■ **Task directions**:
Beginning with the line that contains "make_resonator(lacquer)" and ending with the line that contains "SCENE = bpy.context.scene", reproduce each line exactly; include both and add nothing.

:::::

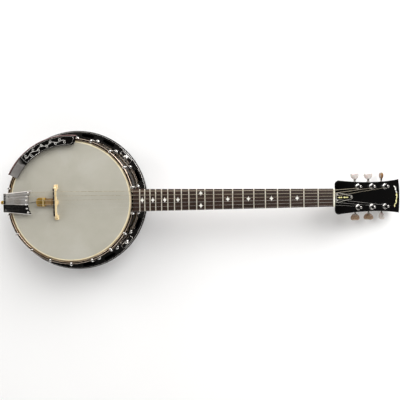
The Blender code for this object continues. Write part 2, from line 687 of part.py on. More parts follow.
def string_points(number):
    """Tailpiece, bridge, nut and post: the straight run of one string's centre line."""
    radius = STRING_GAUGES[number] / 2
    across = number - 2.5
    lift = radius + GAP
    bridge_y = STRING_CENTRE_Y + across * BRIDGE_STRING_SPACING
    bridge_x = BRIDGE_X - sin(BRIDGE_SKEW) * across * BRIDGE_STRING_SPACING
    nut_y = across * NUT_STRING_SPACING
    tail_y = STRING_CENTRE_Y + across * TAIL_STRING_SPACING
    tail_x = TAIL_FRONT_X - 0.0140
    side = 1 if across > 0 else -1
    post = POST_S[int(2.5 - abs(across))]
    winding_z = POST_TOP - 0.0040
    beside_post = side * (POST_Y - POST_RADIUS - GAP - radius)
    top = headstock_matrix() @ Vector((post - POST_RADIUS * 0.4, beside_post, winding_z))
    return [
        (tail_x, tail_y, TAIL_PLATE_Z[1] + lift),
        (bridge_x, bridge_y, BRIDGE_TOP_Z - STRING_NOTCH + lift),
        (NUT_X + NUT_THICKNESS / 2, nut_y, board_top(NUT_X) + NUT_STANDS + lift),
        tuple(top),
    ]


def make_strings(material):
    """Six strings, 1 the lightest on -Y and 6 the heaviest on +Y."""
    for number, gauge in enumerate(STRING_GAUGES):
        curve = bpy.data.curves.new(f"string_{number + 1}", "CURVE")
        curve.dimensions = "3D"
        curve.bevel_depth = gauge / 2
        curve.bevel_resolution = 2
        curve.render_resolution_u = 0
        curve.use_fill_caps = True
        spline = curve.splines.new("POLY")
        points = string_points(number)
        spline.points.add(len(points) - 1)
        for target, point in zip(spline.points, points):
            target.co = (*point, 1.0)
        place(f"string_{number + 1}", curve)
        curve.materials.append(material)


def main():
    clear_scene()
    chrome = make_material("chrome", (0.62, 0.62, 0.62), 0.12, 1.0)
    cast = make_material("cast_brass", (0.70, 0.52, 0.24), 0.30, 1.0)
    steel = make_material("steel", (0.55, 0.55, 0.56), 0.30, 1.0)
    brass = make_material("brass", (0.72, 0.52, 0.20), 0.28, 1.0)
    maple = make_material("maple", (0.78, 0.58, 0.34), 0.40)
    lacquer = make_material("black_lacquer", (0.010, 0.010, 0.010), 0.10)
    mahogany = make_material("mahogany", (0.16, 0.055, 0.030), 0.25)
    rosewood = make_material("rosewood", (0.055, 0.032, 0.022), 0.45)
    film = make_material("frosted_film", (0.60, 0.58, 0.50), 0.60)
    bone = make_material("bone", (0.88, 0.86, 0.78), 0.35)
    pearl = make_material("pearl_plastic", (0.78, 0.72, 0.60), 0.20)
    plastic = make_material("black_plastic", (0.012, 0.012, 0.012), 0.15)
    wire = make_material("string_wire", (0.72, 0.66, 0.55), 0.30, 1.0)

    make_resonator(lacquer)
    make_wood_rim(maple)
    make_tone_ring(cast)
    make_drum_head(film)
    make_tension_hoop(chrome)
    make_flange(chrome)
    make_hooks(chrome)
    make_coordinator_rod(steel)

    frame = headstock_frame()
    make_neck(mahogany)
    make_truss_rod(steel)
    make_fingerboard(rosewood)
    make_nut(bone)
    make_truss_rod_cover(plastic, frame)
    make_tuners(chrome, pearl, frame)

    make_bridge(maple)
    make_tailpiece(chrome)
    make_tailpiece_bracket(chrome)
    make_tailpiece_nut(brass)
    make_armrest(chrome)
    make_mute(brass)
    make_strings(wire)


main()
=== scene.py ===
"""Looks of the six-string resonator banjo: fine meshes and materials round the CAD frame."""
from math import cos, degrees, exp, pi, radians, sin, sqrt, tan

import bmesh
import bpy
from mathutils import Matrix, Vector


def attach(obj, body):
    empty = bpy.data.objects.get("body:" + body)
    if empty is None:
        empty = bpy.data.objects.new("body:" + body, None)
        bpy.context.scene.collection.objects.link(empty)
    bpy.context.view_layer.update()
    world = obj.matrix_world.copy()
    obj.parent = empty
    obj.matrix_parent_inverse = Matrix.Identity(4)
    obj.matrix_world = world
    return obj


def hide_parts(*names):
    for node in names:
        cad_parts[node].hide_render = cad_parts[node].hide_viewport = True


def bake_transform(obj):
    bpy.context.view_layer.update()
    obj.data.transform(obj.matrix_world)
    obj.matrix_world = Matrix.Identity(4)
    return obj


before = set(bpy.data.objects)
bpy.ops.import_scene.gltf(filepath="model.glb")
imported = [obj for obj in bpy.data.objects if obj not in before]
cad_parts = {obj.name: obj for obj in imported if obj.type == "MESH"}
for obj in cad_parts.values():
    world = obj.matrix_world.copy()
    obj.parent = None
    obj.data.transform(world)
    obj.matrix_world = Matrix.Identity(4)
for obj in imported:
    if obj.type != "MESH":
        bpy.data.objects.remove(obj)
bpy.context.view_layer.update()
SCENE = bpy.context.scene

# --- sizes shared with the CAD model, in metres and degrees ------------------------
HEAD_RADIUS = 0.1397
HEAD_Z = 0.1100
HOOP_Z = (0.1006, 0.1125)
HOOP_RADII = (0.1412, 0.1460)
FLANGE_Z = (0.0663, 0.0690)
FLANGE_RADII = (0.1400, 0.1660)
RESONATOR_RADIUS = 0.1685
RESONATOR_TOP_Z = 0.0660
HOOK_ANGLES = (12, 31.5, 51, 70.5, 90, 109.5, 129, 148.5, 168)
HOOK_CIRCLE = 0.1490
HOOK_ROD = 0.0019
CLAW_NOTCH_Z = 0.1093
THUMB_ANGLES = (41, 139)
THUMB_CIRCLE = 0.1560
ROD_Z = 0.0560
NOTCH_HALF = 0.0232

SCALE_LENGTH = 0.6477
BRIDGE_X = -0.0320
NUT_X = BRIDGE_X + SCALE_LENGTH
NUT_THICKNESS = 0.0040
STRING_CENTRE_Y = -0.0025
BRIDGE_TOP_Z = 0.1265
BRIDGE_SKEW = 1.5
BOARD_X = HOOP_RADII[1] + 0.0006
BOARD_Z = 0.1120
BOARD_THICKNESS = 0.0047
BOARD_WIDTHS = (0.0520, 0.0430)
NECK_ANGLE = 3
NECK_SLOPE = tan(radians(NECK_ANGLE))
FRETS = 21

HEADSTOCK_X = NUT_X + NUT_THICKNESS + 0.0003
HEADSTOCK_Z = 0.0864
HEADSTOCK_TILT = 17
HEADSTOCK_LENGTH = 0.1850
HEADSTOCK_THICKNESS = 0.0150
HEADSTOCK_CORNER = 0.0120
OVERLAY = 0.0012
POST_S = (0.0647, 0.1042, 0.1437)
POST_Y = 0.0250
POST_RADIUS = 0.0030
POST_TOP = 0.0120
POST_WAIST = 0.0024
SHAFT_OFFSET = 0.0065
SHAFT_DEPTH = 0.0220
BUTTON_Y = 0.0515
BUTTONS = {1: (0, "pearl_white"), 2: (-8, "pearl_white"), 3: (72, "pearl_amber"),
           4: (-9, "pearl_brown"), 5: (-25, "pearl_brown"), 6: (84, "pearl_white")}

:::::

■ **Task solution**:
    make_resonator(lacquer)
    make_wood_rim(maple)
    make_tone_ring(cast)
    make_drum_head(film)
    make_tension_hoop(chrome)
    make_flange(chrome)
    make_hooks(chrome)
    make_coordinator_rod(steel)

    frame = headstock_frame()
    make_neck(mahogany)
    make_truss_rod(steel)
    make_fingerboard(rosewood)
    make_nut(bone)
    make_truss_rod_cover(plastic, frame)
    make_tuners(chrome, pearl, frame)

    make_bridge(maple)
    make_tailpiece(chrome)
    make_tailpiece_bracket(chrome)
    make_tailpiece_nut(brass)
    make_armrest(chrome)
    make_mute(brass)
    make_strings(wire)


main()
=== scene.py ===
"""Looks of the six-string resonator banjo: fine meshes and materials round the CAD frame."""
from math import cos, degrees, exp, pi, radians, sin, sqrt, tan

import bmesh
import bpy
from mathutils import Matrix, Vector


def attach(obj, body):
    empty = bpy.data.objects.get("body:" + body)
    if empty is None:
        empty = bpy.data.objects.new("body:" + body, None)
        bpy.context.scene.collection.objects.link(empty)
    bpy.context.view_layer.update()
    world = obj.matrix_world.copy()
    obj.parent = empty
    obj.matrix_parent_inverse = Matrix.Identity(4)
    obj.matrix_world = world
    return obj


def hide_parts(*names):
    for node in names:
        cad_parts[node].hide_render = cad_parts[node].hide_viewport = True


def bake_transform(obj):
    bpy.context.view_layer.update()
    obj.data.transform(obj.matrix_world)
    obj.matrix_world = Matrix.Identity(4)
    return obj


before = set(bpy.data.objects)
bpy.ops.import_scene.gltf(filepath="model.glb")
imported = [obj for obj in bpy.data.objects if obj not in before]
cad_parts = {obj.name: obj for obj in imported if obj.type == "MESH"}
for obj in cad_parts.values():
    world = obj.matrix_world.copy()
    obj.parent = None
    obj.data.transform(world)
    obj.matrix_world = Matrix.Identity(4)
for obj in imported:
    if obj.type != "MESH":
        bpy.data.objects.remove(obj)
bpy.context.view_layer.update()
SCENE = bpy.context.scene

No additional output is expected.